Repeat the lines of the data that follow, please, starting at the first and stopping after the one with "lock: chromed housing".

Dataset excerpt.
+ + + + + + +

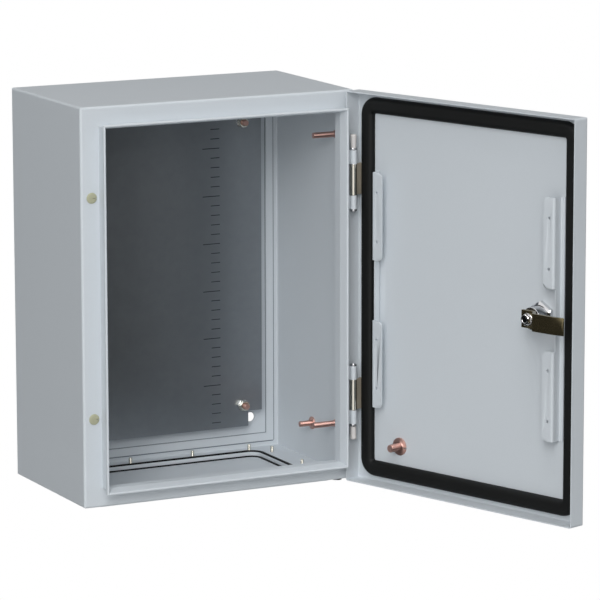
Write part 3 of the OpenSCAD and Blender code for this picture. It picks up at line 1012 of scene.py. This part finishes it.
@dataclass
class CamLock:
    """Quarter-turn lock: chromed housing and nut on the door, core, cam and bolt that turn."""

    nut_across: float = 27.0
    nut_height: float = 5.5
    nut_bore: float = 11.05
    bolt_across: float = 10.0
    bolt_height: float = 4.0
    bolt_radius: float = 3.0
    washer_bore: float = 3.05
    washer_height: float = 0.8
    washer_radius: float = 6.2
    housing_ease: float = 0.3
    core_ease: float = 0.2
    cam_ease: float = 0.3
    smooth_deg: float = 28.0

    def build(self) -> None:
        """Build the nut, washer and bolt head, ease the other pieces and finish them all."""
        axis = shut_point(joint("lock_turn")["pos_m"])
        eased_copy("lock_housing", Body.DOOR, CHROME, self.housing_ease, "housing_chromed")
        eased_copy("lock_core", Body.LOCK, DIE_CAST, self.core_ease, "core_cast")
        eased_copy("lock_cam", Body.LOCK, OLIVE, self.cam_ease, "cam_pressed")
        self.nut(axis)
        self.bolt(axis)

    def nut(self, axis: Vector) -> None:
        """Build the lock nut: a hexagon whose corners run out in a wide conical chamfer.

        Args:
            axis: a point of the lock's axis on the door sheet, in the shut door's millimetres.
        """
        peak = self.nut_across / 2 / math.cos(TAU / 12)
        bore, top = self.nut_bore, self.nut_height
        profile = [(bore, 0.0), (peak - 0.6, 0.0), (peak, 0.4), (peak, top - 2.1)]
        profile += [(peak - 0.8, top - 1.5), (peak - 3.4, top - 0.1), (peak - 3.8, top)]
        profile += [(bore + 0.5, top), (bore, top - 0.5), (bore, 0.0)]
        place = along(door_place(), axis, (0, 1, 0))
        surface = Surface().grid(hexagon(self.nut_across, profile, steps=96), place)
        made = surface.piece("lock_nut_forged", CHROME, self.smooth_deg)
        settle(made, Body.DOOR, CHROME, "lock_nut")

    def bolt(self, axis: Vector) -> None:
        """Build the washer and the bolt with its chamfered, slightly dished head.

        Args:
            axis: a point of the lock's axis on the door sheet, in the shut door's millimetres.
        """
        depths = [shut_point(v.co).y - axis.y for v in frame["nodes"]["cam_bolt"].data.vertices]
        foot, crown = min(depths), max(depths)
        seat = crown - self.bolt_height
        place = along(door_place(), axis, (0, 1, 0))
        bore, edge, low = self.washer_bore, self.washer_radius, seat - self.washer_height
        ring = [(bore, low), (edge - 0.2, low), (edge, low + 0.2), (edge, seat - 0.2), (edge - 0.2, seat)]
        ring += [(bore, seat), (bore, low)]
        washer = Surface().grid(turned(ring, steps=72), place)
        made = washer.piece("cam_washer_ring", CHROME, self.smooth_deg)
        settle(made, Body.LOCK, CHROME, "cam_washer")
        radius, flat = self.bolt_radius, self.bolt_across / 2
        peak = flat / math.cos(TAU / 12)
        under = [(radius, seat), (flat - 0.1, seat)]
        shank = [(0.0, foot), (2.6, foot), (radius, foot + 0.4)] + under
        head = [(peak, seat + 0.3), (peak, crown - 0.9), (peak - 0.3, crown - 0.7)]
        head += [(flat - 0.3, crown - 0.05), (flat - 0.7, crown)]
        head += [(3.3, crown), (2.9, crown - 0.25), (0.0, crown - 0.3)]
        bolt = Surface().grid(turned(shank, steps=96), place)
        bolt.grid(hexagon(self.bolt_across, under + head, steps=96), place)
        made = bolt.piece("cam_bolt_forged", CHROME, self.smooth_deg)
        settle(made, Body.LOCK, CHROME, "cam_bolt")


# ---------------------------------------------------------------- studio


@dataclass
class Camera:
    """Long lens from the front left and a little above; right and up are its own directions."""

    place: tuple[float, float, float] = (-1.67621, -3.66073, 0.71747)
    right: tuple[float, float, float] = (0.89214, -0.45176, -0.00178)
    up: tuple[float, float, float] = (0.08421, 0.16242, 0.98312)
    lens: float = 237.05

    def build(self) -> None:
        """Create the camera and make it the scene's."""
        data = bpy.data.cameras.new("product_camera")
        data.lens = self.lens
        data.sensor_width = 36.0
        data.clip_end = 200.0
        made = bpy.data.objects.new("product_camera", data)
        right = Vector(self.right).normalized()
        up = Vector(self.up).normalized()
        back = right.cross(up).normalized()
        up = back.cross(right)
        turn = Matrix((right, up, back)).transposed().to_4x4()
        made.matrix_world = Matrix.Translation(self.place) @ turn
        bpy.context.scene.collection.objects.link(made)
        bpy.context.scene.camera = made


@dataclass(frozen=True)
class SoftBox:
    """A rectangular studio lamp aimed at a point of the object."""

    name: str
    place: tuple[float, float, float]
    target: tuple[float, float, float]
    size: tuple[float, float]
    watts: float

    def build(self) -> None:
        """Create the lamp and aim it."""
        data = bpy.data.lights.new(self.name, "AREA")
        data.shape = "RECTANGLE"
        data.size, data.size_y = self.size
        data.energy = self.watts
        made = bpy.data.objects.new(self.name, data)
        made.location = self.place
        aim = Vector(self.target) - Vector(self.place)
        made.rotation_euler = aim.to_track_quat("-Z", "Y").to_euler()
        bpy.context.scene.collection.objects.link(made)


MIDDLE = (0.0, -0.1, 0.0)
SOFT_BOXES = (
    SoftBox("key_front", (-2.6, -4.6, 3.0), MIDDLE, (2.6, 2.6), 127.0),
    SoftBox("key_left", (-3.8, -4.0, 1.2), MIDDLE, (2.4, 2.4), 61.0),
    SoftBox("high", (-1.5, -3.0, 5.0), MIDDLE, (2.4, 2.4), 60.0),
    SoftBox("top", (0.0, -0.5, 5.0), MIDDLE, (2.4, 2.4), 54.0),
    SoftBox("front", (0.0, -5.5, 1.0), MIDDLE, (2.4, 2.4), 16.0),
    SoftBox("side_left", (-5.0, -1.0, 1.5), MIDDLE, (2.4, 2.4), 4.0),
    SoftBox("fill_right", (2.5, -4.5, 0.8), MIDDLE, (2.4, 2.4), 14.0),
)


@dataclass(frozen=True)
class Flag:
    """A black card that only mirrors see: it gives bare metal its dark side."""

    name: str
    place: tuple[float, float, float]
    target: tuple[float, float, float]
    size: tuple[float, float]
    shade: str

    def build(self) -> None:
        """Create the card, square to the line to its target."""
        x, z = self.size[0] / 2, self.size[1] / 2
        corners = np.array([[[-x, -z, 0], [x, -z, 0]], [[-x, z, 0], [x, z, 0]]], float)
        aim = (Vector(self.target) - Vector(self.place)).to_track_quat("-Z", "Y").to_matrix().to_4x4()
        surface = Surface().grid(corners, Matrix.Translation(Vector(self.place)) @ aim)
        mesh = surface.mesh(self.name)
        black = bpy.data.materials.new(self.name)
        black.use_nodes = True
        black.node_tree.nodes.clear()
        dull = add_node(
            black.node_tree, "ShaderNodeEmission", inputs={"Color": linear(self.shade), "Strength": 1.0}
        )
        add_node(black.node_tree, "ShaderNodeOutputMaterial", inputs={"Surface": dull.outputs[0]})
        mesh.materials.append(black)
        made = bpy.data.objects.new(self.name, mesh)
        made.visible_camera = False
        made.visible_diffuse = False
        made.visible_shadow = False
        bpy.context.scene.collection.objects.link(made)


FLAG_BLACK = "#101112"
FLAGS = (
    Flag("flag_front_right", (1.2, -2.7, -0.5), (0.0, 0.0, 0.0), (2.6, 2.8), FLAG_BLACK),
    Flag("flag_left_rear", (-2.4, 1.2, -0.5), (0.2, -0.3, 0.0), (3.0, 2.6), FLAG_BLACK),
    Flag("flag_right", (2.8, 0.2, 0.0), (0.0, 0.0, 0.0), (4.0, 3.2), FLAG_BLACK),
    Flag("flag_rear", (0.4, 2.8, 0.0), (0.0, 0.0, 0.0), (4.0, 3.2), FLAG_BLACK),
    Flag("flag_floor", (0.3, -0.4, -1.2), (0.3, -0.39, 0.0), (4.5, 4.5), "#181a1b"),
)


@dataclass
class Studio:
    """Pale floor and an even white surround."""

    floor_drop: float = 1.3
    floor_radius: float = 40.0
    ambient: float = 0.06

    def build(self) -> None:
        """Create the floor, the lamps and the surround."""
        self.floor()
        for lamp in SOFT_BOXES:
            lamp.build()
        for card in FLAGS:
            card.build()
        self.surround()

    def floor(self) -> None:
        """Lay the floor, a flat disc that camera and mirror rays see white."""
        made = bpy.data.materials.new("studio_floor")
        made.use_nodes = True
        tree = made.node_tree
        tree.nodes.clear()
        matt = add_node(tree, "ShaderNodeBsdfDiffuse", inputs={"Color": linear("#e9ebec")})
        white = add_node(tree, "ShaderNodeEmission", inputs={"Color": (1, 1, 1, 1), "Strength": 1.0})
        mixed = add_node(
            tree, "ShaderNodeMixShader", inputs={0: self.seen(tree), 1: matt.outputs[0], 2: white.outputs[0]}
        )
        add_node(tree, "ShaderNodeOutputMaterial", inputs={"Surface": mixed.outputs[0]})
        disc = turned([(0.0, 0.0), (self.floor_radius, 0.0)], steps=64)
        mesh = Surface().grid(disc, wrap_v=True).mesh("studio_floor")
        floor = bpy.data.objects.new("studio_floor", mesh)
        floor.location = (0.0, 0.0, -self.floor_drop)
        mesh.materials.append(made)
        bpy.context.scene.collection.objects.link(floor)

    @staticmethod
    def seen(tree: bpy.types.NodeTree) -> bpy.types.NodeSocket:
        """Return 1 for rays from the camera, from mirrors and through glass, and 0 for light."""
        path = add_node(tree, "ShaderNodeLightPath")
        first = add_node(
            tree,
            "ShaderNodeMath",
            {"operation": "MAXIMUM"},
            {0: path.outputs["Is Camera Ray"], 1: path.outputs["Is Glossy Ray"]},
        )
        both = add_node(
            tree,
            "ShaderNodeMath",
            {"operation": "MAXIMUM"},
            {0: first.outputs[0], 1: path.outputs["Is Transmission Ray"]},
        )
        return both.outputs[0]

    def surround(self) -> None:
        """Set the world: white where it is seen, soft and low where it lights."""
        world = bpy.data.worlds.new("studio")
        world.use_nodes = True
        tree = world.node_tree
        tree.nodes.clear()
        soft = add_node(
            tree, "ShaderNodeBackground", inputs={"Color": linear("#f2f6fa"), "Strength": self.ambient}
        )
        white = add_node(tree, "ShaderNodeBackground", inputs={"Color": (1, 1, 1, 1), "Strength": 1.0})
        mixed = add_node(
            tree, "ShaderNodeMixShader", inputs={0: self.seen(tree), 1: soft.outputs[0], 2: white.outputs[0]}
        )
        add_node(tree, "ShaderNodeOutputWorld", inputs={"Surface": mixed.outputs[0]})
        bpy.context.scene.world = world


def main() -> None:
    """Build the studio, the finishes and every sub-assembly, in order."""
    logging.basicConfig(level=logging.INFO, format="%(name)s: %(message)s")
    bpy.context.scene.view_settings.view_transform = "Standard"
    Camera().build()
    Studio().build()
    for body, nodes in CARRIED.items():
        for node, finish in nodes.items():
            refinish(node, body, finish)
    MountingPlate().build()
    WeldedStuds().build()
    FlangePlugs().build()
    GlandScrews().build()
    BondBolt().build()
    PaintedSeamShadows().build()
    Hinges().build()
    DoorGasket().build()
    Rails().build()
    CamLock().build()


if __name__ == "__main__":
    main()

+ + + + + + +

Output for this exercise.
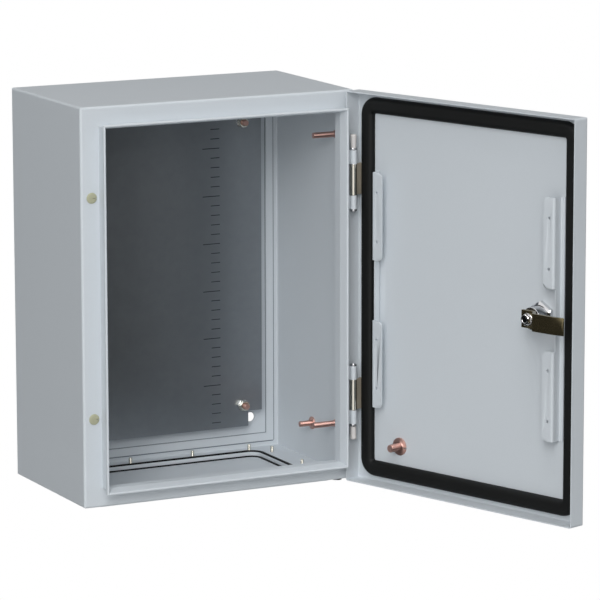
Write part 3 of the OpenSCAD and Blender code for this picture. It picks up at line 1012 of scene.py. This part finishes it.
@dataclass
class CamLock:
    """Quarter-turn lock: chromed housing and nut on the door, core, cam and bolt that turn."""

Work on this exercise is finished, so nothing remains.